Problem to work on: All of the material below is to be repeated exactly.
-.-.-
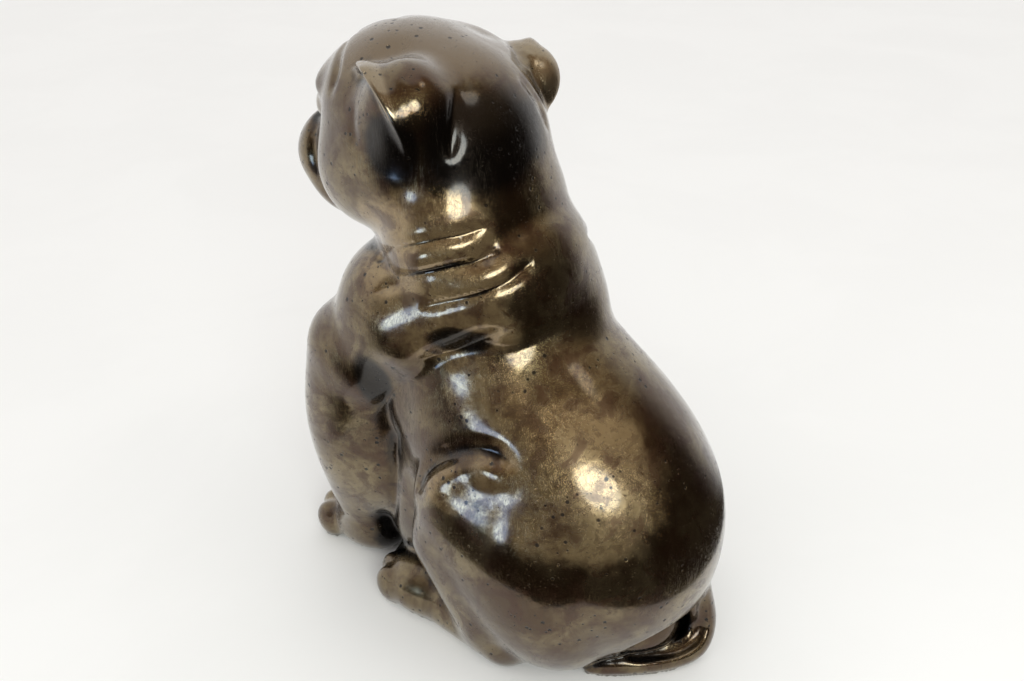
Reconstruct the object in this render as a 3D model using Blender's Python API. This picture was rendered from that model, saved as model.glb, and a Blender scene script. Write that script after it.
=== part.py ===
# Bronze bulldog figure: a seated puppy, cast in one piece, resting on its paws, feet and seat.
# The animal faces -Y, its left side is +X, and the floor under it is Z = 0.
# Sizes below are in parts of the figure, about 330 of them from sole to crown; the
# finished solid is brought to its height, length and width in metres at the end.
import bpy
import numpy as np

# Driving sizes
FIGURE_HEIGHT = 0.340      # metres, sole to crown
FIGURE_LENGTH = 0.270      # metres, forepaws to tail
FIGURE_WIDTH = 0.172       # metres, across the haunches
NET_STEP = 2.6             # spacing of the net laid over the skin
TRIANGLES = 9400           # triangles kept in the finished solid

# Head: where it sits, how it is turned, how large it is
HEAD_AT = (10.0, -55.5, 270.0)
HEAD_TURN = -5.0           # degrees, negative turns the nose to the animal's right
HEAD_NOD = -14.0           # degrees, negative lowers the nose
HEAD_TILT = -2.0           # degrees, negative lifts the left ear
SKULL_WIDTH = 112.0
SKULL_LENGTH = 114.0
SKULL_HEIGHT = 104.0
EYE_SIZE = 17.0
EYE_SPREAD = 48.0
NOSE_WIDTH = 33.0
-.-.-
Reply:
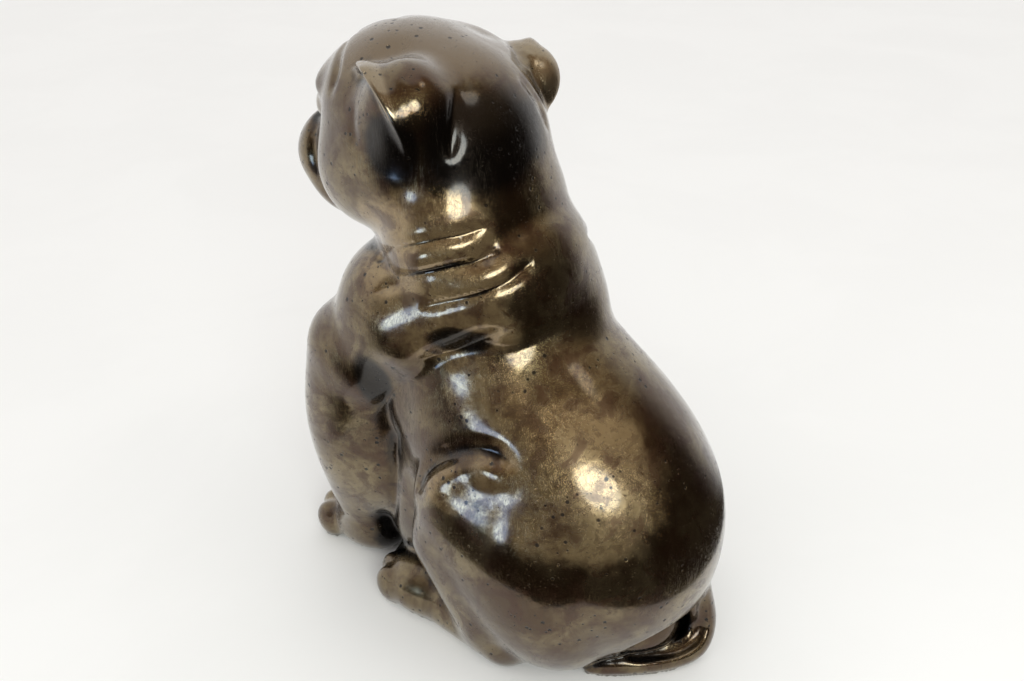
Reconstruct the object in this render as a 3D model using Blender's Python API. This picture was rendered from that model, saved as model.glb, and a Blender scene script. Write that script after it.
=== part.py ===
# Bronze bulldog figure: a seated puppy, cast in one piece, resting on its paws, feet and seat.
# The animal faces -Y, its left side is +X, and the floor under it is Z = 0.
# Sizes below are in parts of the figure, about 330 of them from sole to crown; the
# finished solid is brought to its height, length and width in metres at the end.
import bpy
import numpy as np

# Driving sizes
FIGURE_HEIGHT = 0.340      # metres, sole to crown
FIGURE_LENGTH = 0.270      # metres, forepaws to tail
FIGURE_WIDTH = 0.172       # metres, across the haunches
NET_STEP = 2.6             # spacing of the net laid over the skin
TRIANGLES = 9400           # triangles kept in the finished solid

# Head: where it sits, how it is turned, how large it is
HEAD_AT = (10.0, -55.5, 270.0)
HEAD_TURN = -5.0           # degrees, negative turns the nose to the animal's right
HEAD_NOD = -14.0           # degrees, negative lowers the nose
HEAD_TILT = -2.0           # degrees, negative lifts the left ear
SKULL_WIDTH = 112.0
SKULL_LENGTH = 114.0
SKULL_HEIGHT = 104.0
EYE_SIZE = 17.0
EYE_SPREAD = 48.0
NOSE_WIDTH = 33.0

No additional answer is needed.